Image: Wikimedia Commons

Surprisingly, when a large number of people play bingo, it’s much more likely that the winning play occupies a row on its card rather than a column.

The standard bingo card is a 5 × 5 square in which the columns are headed B-I-N-G-O. The columns are filled successively with numbers drawn at random from the intervals 1-15, 16-30, 31-45, 46-60, and 61-75. And it turns out that, during play, it’s very likely that at least one number from each column group will be called (enabling a horizontal win) before some five numbers are called that occupy a single column (enabling a vertical win). In fact it’s more than three times as likely.

The math is laid out rigorously in the article below. If a free space appears in the middle of the board, as is common, the effect still obtains — Joseph Kisenwether and Dick Hess found that the chance of a horizontal win is still 73.73 percent.

(Arthur Benjamin, Joseph Kisenwether, and Ben Weiss, “The BINGO Paradox,” Math Horizons 25:1 [2017], 18-21.)

Podcast Episode 268: The Great Impostor


Ferdinand Demara earned his reputation as the Great Impostor: For over 22 years he criss-crossed the country, posing as everything from an auditor to a zoologist and stealing a succession of identities to fool his employers. In this week’s episode of the Futility Closet podcast we’ll review Demara’s motivation, morality, and techniques — and the charismatic spell he seemed to cast over others.

We’ll also make Big Ben strike 13 and puzzle over a movie watcher’s cat.

See full show notes …

The 36 Officers Problem

Image: Wikimedia Commons

Suppose we have a group of officers in six regiments, each regiment consisting of the same six ranks (say, a colonel, a lieutenant colonel, a major, a captain, a first lieutenant, and a second lieutenant). Is it possible to arrange these 36 officers into a 6 × 6 square so that no rank or regiment is repeated in any row or column? That is, each row and column must contain an officer of each regiment and of each rank.

In 1782 Leonhard Euler wrote, “After we have put a lot of thought into finding a solution, we have to admit that such an arrangement is impossible, though we can’t give a rigorous demonstration of this.” He saw that the equivalent problem is impossible in a 2 × 2 square and surmised that it’s impossible in every case where the side of the square contains 4k + 2 cells.

It wasn’t until 1901 that French mathematician Gaston Terry proved that the 6 × 6 square has no solution, and it wasn’t until 1960 that Euler’s conjecture about the pattern of impossible squares was proven wrong: In fact, the task is impossible only in these two cases, 2 × 2 and 6 × 6.

Fair Enough

Image: Wikimedia Commons

Butterflies in the genus Diaethria are commonly called “eighty-eights” because their wings bear a pattern that resembles the number 88 or 89.

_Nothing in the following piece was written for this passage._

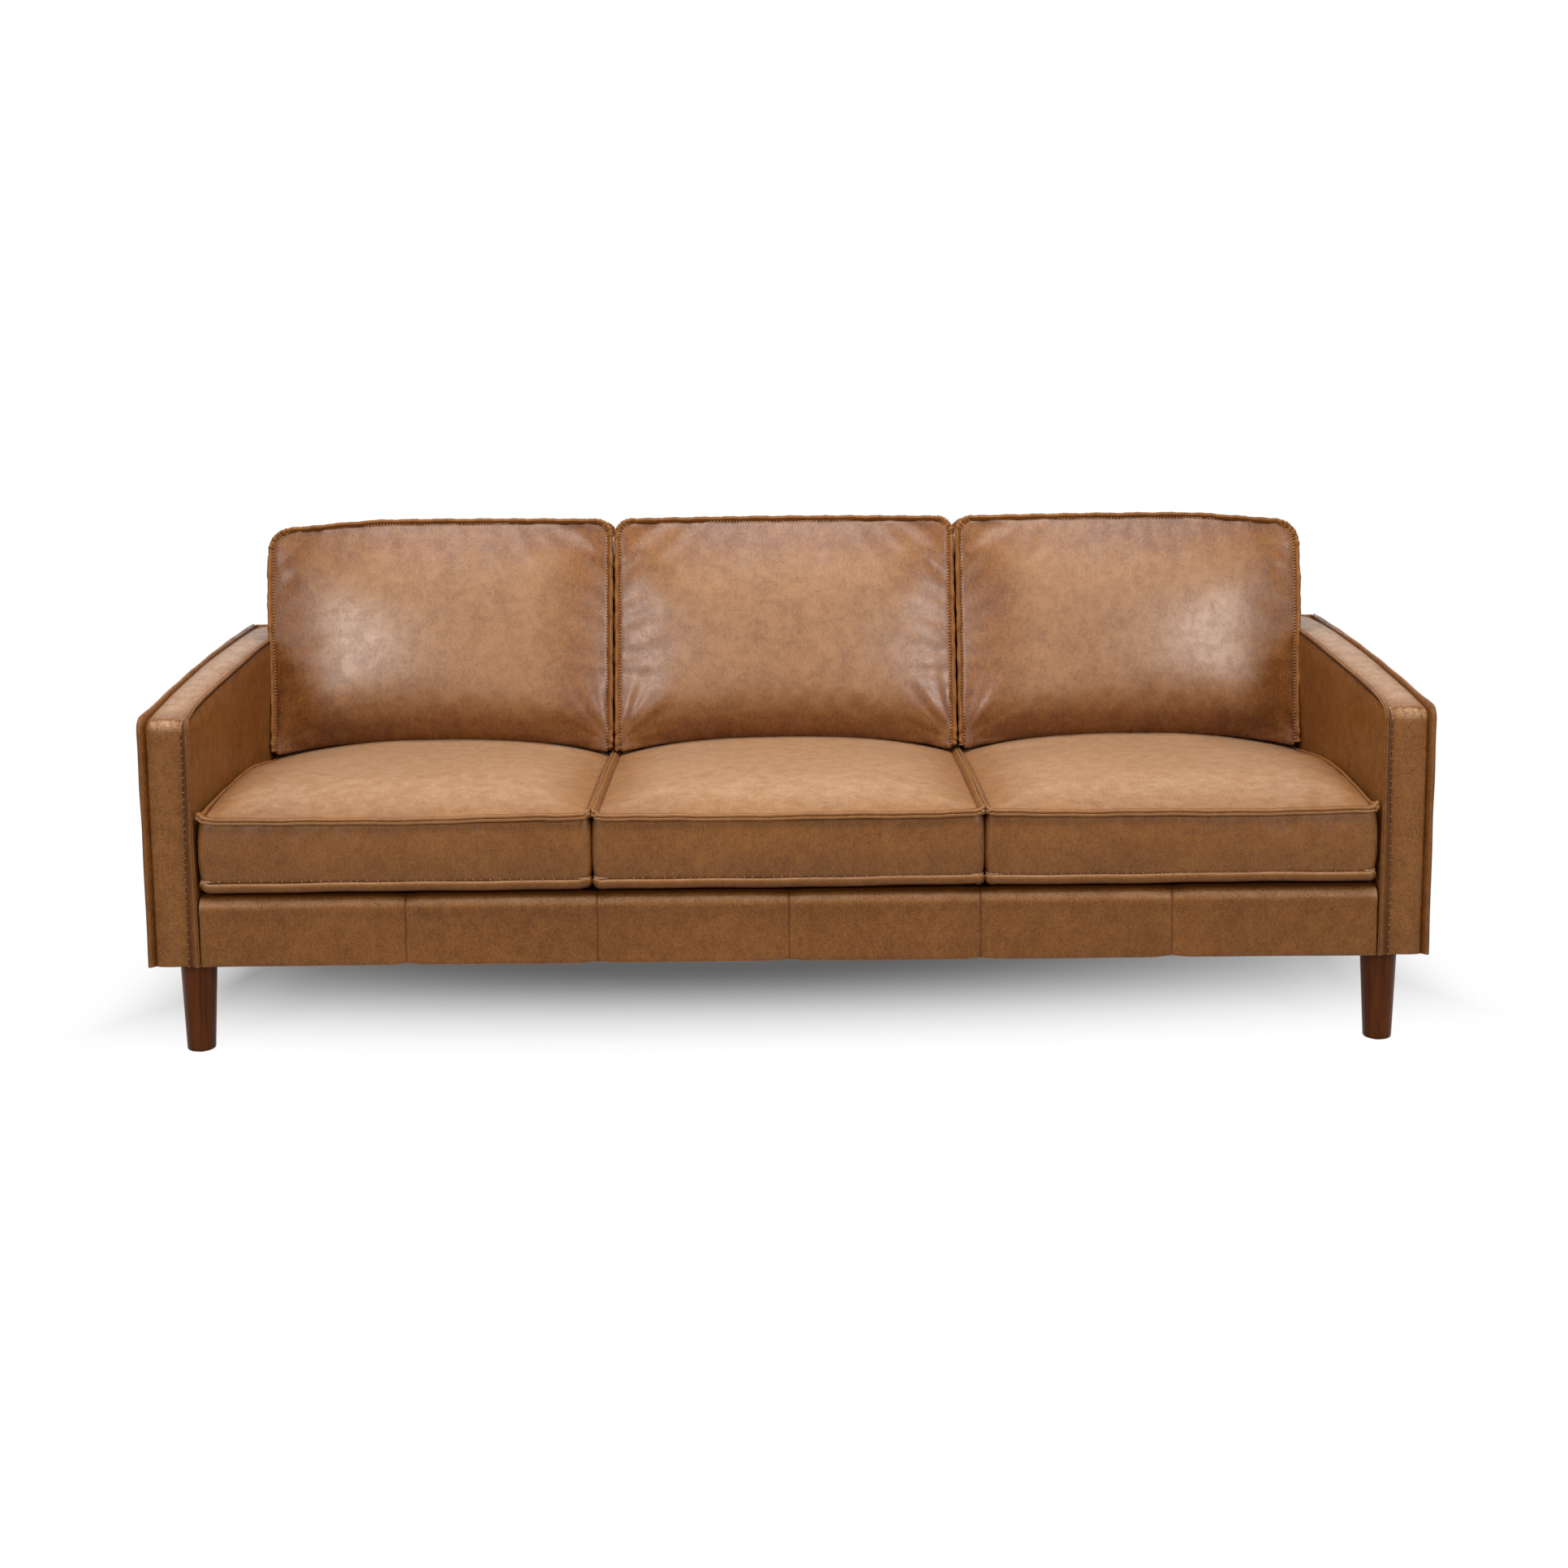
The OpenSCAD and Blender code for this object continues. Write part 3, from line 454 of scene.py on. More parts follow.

The Australian ringneck parrot has four subspecies, one of which is known as the 28 parrot for its triple-noted call, which sounds like “twentee-eight.”

W Hour

Each year on August 1 the city of Warsaw comes to a voluntary standstill for one minute at 5 p.m.

It’s done to honor those who fought for freedom during the Warsaw Uprising, which began at that hour on August 1, 1944.

Lingua Franca

In the 11th century, sailors in the Mediterranean developed a pidgin language to communicate with one another, a mix of Italian, Spanish, Catalan, Galician, Portuguese, Occitan, French, Latin, English, and other languages in which they could conduct trade and diplomacy. Known as Sabir, it appears briefly in Molière’s comedy Le Bourgeois gentilhomme when the Mufti sings:

Se ti sabir
Ti respondir
Se non sabir
Tazir, tazir

Mi star Mufti:
Ti qui star ti?
Non intendir:
Tazir, tazir.

This means:

If you know
You answer
If you do not know
Be silent, be silent

I am Mufti
Who are you?
If you do not understand,
Be silent, be silent

The language persisted into the 19th century, and traces of it can still be found in modern slang and in geographical names.